Contracts of insurance are based upon the principle of utmost good faith. That principle imposes a positive duty on each contracting party to disclose all circumstances material to the risk to the other contracting party.

Accordingly, an insured will generally be under a positive duty to disclose to the insurer all circumstances material to the risk to be insured regardless of whether the insurer has specifically asked about those matters. A circumstance is material for these purposes if it would influence the judgment of a prudent insurer in either fixing the premium or determining whether to insure the risk at all.

Any failure to make such disclosure could provide grounds for the insurer to void the contract.

2.6 Is there an automatic right of subrogation upon payment of an indemnity by the insurer or does an insurer need a separate clause entitling subrogation?

Decisions of the English courts which have confirmed that a right of subrogation exists in respect of all contracts of non-marine insurance which are contracts of indemnity should be followed in the Cayman Islands.

3 Litigation – Overview

3.1 Which courts are appropriate for commercial insurance disputes? Does this depend on the value of the dispute? Is there any right to a hearing before a jury?
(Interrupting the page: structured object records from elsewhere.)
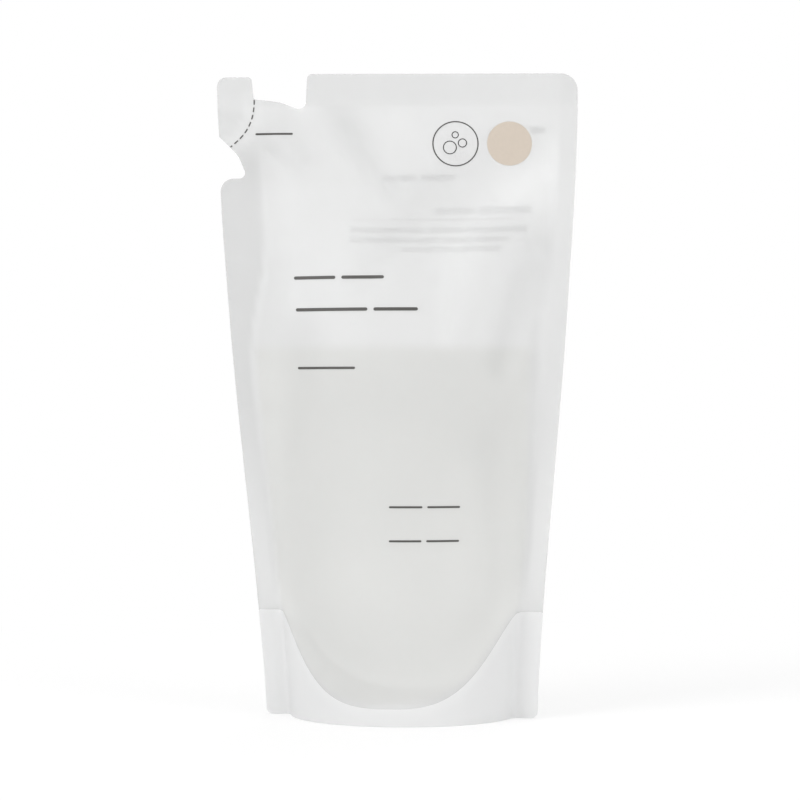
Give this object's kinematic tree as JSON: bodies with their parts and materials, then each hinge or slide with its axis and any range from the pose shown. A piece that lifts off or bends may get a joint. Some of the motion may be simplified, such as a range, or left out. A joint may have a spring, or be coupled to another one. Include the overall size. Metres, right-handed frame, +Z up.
{
  "type": "stand-up refill pouch",
  "caption": "Stand-up refill pouch of clear film with a tear-off corner spout, a bottom gusset and liquid inside.",
  "frame": {"origin": "middle of the bounding box's base, on the surface that the pouch stands on", "axes": "+Z up along the pouch, +Y from its front panel to its back panel, +X from the spout's side to the other side"},
  "size_m": [0.1099, 0.0588, 0.1953],
  "materials": {
    "film": "clear, slightly frosted packaging film",
    "gusset_film": "clear packaging film",
    "liquid": "clear liquid soap"
  },
  "bodies": {
    "root": {"front_film": "film", "back_film": "film", "bottom_gusset": "gusset_film", "soap_fill": "liquid"}
  },
  "joints": []
}
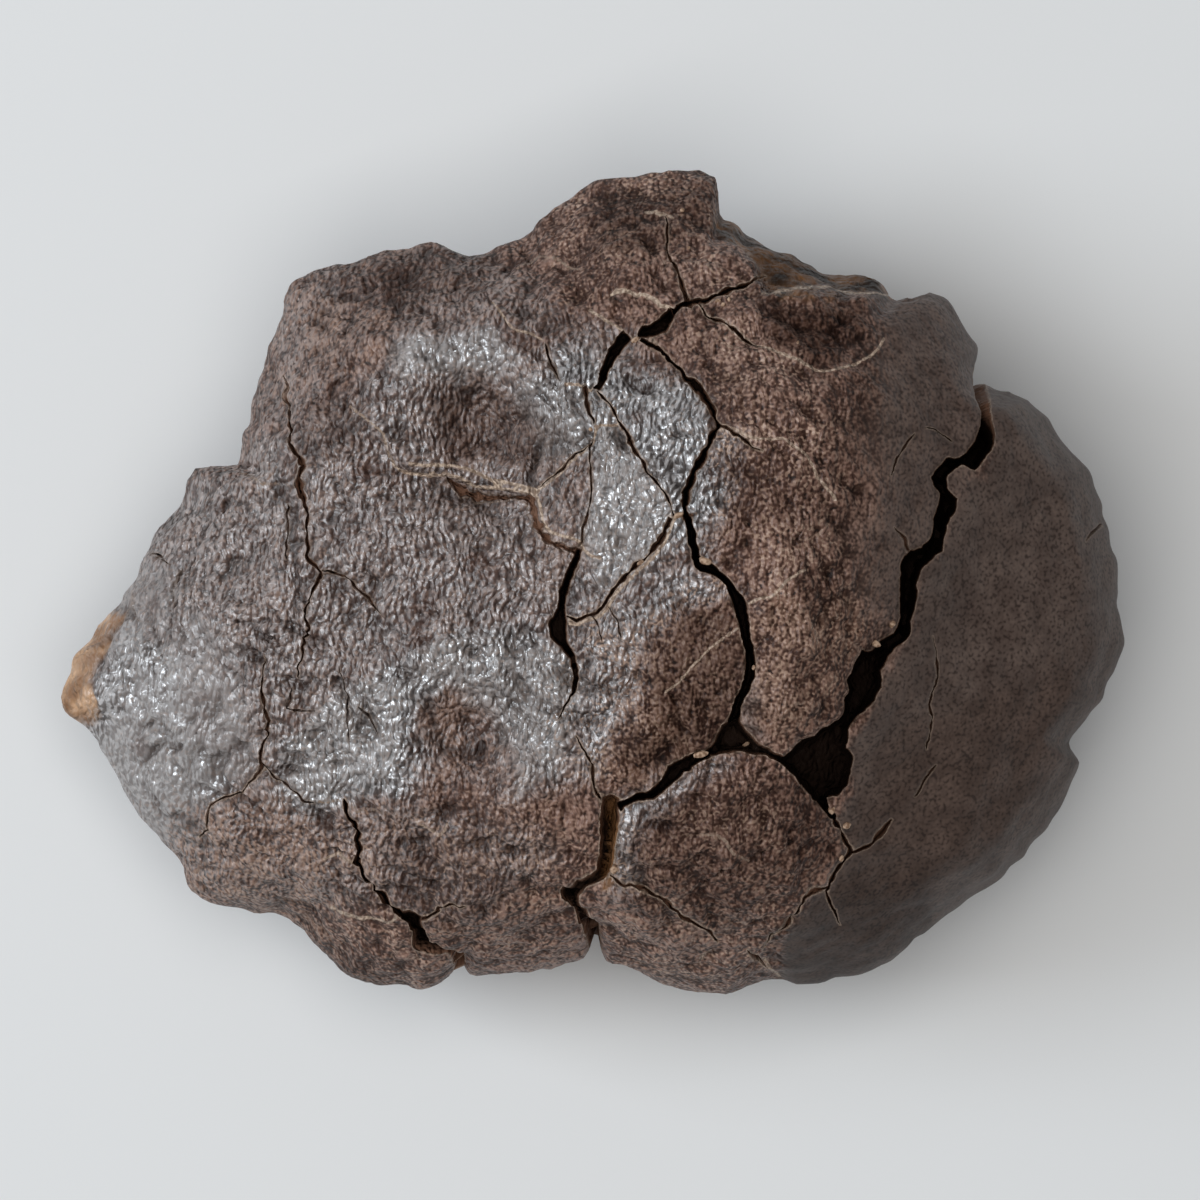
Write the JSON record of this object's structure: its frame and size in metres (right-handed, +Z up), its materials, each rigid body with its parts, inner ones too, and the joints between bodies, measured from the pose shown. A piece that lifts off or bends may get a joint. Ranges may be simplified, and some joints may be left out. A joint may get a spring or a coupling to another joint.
{
  "type": "chondrite meteorite",
  "caption": "Flattened stony meteorite with thumbprint hollows and deep branching cracks across its domed upper side, resting on a small flat spot.",
  "frame": {"origin": "on the resting surface, below the middle of the stone's bounding box", "axes": "+X along the stone's length, from its broken tip to the slab behind the widest crack; +Y across it; +Z up, out of the cracked side"},
  "size_m": [0.1063, 0.0822, 0.0508],
  "materials": {
    "weathered_crust": "satin dark brown-grey crust with tan lime in the cracks"
  },
  "bodies": {
    "root": {"stone": "weathered_crust"}
  },
  "joints": []
}
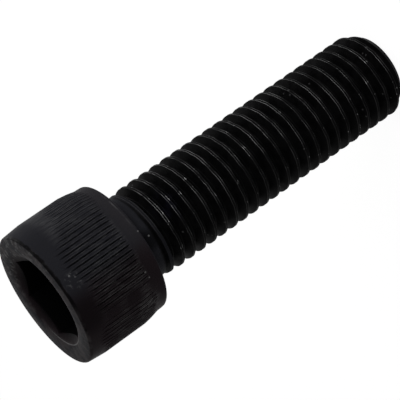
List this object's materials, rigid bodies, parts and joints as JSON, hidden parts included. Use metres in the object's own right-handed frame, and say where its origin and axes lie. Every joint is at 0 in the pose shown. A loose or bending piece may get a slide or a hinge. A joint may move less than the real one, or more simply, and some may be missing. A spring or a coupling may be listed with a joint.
{
  "type": "hex socket cap screw",
  "caption": "Cylindrical-head screw with a knurled side, an internal hex drive and a coarse metric thread up to the neck, black oxide steel.",
  "frame": {"origin": "centre of the bearing face under the head, on the screw's axis", "axes": "+Z along the axis from the point to the head, so the screw stands on its point with the socket facing up; +X and +Y across it"},
  "size_m": [0.0212, 0.0212, 0.0632],
  "materials": {
    "black_oxide": "black oxide on steel, satin and nearly black, a little paler on edges and crests"
  },
  "bodies": {
    "root": {"screw": "black_oxide"}
  },
  "joints": []
}
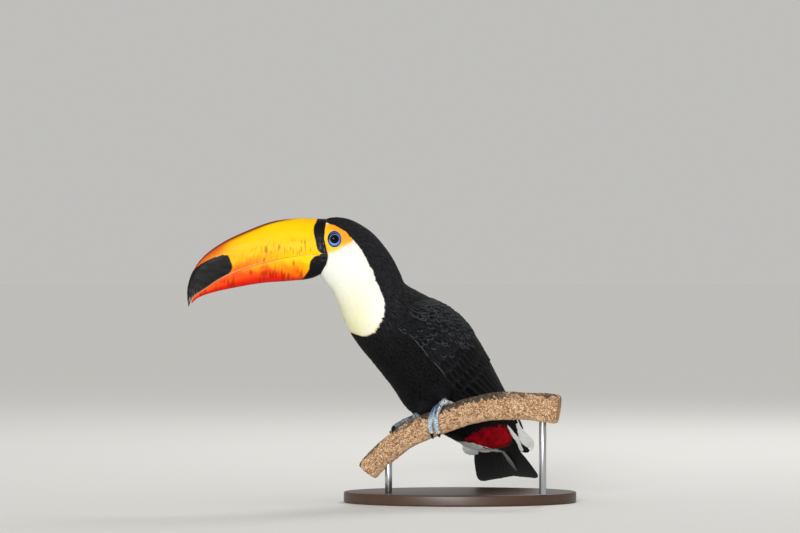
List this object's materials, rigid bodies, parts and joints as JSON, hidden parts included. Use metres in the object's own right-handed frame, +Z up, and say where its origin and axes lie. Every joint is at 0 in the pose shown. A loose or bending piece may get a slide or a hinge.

Any action for breach of a contract of insurance, including an application for a declaration, where the amount claimed exceeds $1 million, is required to be commenced in the Financial Services Division of the Grand Court. Whilst the Court does have the power, on the application of any party, to order that a civil cause of action be tried before a jury of seven persons, in practice all insurance and other commercial proceedings are heard by a judge alone.

3.2 How long does a commercial case commonly take to bring to court once it has been initiated?

As much of the commercial litigation before the Grand Court is complex, cross-border and involves heavy interlocutory applications, cases can take up to two years to come to trial. However, a relatively simple coverage dispute may take a shorter period of time.